Conference organized by the KU Leuven English Literature Research Group (University of Leuven, 12.–14.12.2019)

Organizers: Ortwin de Graef, Brecht de Groote, Raphaël Ingelbien, Vivian Liska, Tom Toremans, Pieter Vermeulen, Laura Cernat, Ernest de Clerck, Melanie Hacke

Dates: 12–14 December 2019

Venue: University of Leuven, Faculty of Arts

Conference Report by Luisa Turczynski, Research Training Group ‘The Romantic Model’, FSU Jena

“A sense of ending is upon us, once more. Faced with ecological calamity, the humanities in permanent crisis, and democracy in peril, literary and cultural scholars increasingly turn to concepts that capture the ways in which texts reflect on untimely and precarious survival.” [1]

The above-quoted words open the Call for Papers that preceded the international conference on Late Romanticism: Past and Present, hosted by the Faculty of Arts of the University of Leuven in December 2019. They highlight the current relevance of such concepts as lateness, belatedness, and lastness, which reflect and negotiate this pressing “sense of ending” and come to the fore in a remarkable number of contemporary Anglophone literary works. The conference aimed to investigate respective discourses of lateness through its origins in the romantic era, “which has often been credited with (or blamed for) establishing its structures” [2]. The three-day symposium examined the reverberations between past and present lateness from multifaceted perspectives and in a variety of formats.
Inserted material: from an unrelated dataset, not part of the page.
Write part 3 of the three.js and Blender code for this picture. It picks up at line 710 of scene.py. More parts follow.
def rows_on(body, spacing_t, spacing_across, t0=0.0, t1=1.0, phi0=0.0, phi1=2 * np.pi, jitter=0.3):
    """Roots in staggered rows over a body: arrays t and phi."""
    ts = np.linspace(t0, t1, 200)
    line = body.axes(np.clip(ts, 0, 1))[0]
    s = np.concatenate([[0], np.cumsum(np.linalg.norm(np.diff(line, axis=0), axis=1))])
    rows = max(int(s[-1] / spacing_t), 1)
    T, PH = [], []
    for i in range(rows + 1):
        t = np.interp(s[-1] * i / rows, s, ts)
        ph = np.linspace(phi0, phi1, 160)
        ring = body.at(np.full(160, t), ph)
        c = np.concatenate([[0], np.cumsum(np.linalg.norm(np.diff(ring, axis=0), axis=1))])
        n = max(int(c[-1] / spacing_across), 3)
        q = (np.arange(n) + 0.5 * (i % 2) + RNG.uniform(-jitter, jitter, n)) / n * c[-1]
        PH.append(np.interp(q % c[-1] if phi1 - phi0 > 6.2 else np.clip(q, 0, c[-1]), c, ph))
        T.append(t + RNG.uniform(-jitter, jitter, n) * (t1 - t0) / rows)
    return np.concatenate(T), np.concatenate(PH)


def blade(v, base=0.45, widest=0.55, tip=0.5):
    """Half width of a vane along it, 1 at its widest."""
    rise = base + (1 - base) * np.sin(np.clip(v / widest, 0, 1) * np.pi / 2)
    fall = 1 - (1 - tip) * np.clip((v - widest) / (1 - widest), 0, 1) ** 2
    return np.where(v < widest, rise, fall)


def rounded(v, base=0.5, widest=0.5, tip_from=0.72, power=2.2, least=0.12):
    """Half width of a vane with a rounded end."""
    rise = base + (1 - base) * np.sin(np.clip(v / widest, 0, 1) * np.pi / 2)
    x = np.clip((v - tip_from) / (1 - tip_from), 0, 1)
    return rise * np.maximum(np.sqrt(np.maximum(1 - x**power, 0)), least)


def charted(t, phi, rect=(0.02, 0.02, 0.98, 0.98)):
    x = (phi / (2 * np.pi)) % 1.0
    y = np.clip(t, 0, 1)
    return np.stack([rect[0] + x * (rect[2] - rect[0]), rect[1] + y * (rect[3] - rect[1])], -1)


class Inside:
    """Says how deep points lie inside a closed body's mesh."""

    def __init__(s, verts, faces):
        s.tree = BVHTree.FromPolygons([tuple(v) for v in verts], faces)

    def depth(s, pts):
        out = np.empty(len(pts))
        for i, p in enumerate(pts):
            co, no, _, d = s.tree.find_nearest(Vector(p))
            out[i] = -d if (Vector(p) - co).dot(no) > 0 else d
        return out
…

Theorizing Romantic Lateness: Concepts, Genres, and Biographies

Despite the fact that the interconnected ideas of lateness, belatedness, and lastness were repeatedly referred to as slippery concepts that defy consistent definition, several conference speakers demonstrated their endeavors to theorize the romantic notion of lateness, especially within the panel on Late Things: Theories of the Late and Last. For instance, in her talk “‘We are born for lateness’ – Byron, Cixous and the Unbearable Lateness of Being” Miroslava Horová presented Lord Byron’s conception of poetry as an intuitive process connecting past and future possibilities and interpretations, which conceptualizes the present as a liminal, unrecordable feeling. Horová marked this notion of ‘unrecordability’ as a romantic paradox indicating the limitedness of language, which is taken a step further by the French post-structural feminist writer Hélène Cixous. Accordingly, Cixous views the very processes of living and writing as being interwoven with an inevitable lateness of recording thought.Cixous further problematizes our reliance on an anticipatory continuity when imagining the future in a world that is, in fact, devoid of such continuity. Furthermore, in her contribution to the panel, titled “How a ‘human being may be dehumanised’? – Late Coleridge, Modernity, and Belatedness”, Andrea Timár addressed Samuel Taylor Coleridge’s individual and historical sense of belatedness. Timár explored how Coleridge’s conception of belatedness is complicated by his idea of ‘dehumanisation’ and how these concepts could be historicized and related to an understanding of modernity. The panel was rounded off by Gregory Jones-Katz’ talk on “Jewish Critics and Yale Romanticism” that investigated the impact of the Yale professors Geoffrey Hartman and Harold Bloom in establishing a romantic revivalism within American academia, which was stimulated by the professional predicaments they faced as second-generation Jewish academics.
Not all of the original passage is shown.